— Begin DATASET CONTENT —
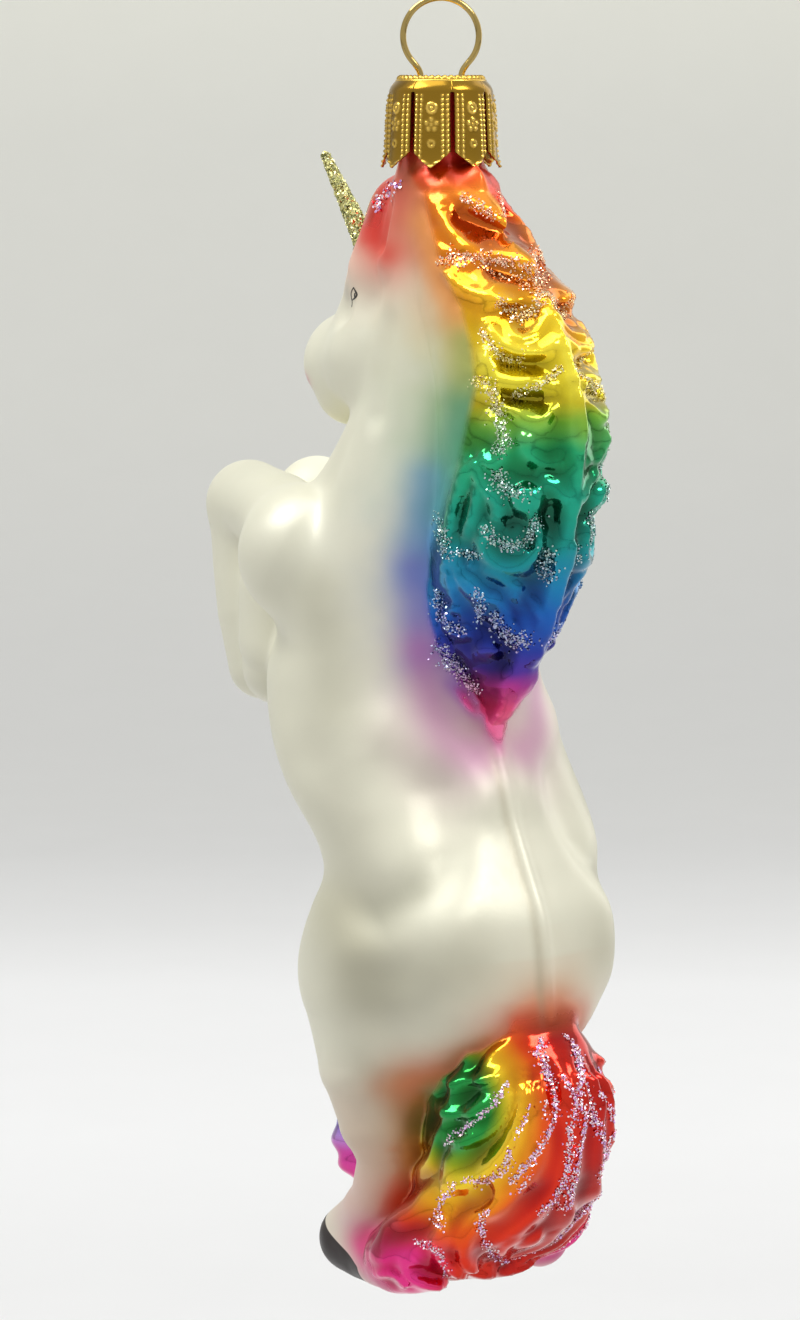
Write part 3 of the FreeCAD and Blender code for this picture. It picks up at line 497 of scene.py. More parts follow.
def mane_lift(x, y, z):
    flow = np.stack([x * 0.10, y * 0.16, z * 0.16], 1)
    warp = hash_noise(flow * 1.7 + 5.0, 3) * 1.6
    waves = np.sin((z * 0.9 - y * 0.55) * 0.85 + warp * 2.6)
    fine = np.sin((z * 1.1 + y * 0.9) * 1.9 + hash_noise(flow * 4.0, 9) * 4.0)
    ridge = lift_from(MANE_RIDGES, x, y, z)
    hollow = lift_from(MANE_HOLLOWS, x, y, z)
    rim = 1.1 * np.exp(-(x / 1.1) ** 2) - 0.5 * np.exp(-((np.abs(x) - 3.0) / 1.2) ** 2)
    back = np.clip((side_depth(MANE, y, z) - 0.55) / 0.3, 0, 1)
    scallop = 0.5 * np.sin(z * 0.75 + 1.3 * np.sin(z * 0.31)) * back * np.clip(np.abs(x) / 3, 0, 1)
    calm = 1 - 0.85 * np.clip(before_mane(x, y, z) / 1.5, 0, 1)
    return (1.25 * ridge - 0.8 * hollow + 0.14 * waves + 0.05 * fine + rim * back + scallop) * calm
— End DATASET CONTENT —
— CHALLENGE —
Give the material above again, word for word.

— REPLY TO THE TASK —
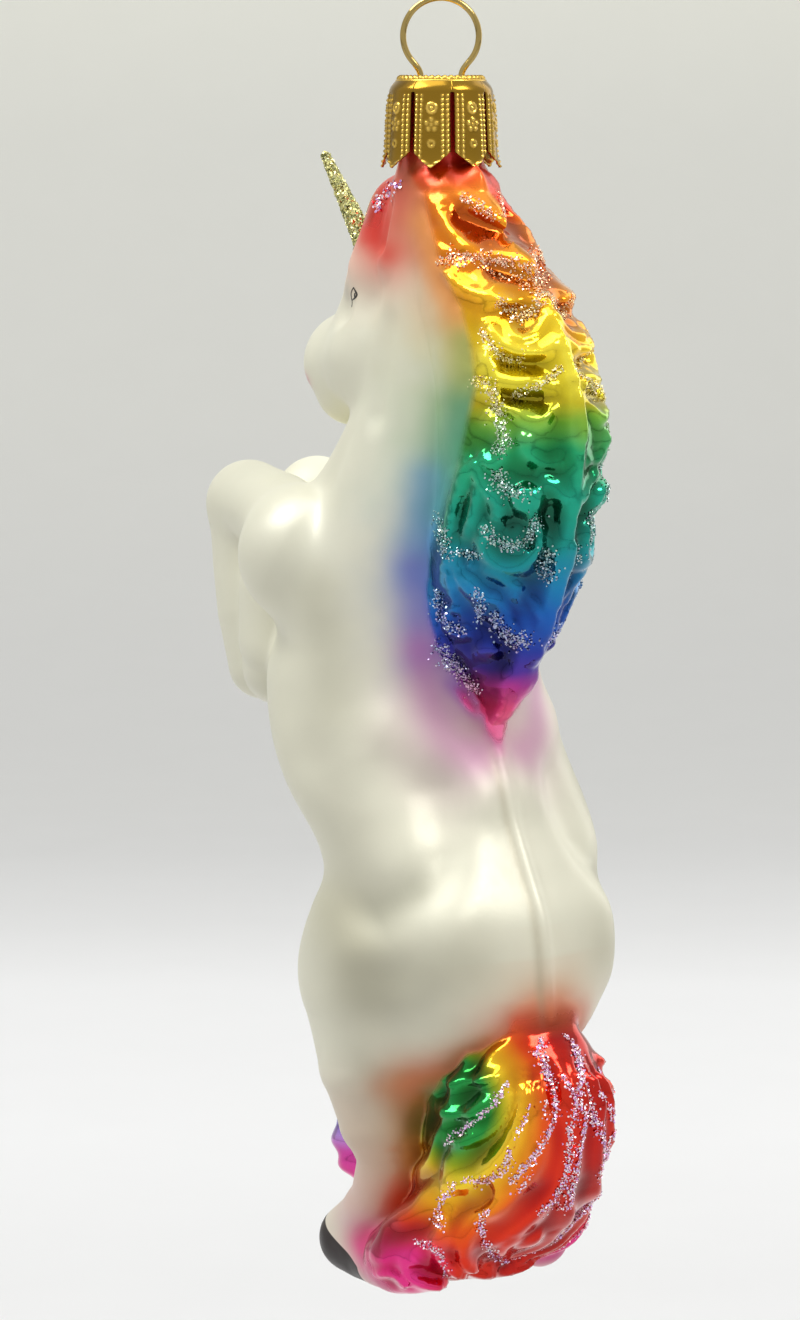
Write part 3 of the FreeCAD and Blender code for this picture. It picks up at line 497 of scene.py. More parts follow.
def mane_lift(x, y, z):
    flow = np.stack([x * 0.10, y * 0.16, z * 0.16], 1)
    warp = hash_noise(flow * 1.7 + 5.0, 3) * 1.6
    waves = np.sin((z * 0.9 - y * 0.55) * 0.85 + warp * 2.6)
    fine = np.sin((z * 1.1 + y * 0.9) * 1.9 + hash_noise(flow * 4.0, 9) * 4.0)
    ridge = lift_from(MANE_RIDGES, x, y, z)
    hollow = lift_from(MANE_HOLLOWS, x, y, z)
    rim = 1.1 * np.exp(-(x / 1.1) ** 2) - 0.5 * np.exp(-((np.abs(x) - 3.0) / 1.2) ** 2)
    back = np.clip((side_depth(MANE, y, z) - 0.55) / 0.3, 0, 1)
    scallop = 0.5 * np.sin(z * 0.75 + 1.3 * np.sin(z * 0.31)) * back * np.clip(np.abs(x) / 3, 0, 1)
    calm = 1 - 0.85 * np.clip(before_mane(x, y, z) / 1.5, 0, 1)
    return (1.25 * ridge - 0.8 * hollow + 0.14 * waves + 0.05 * fine + rim * back + scallop) * calm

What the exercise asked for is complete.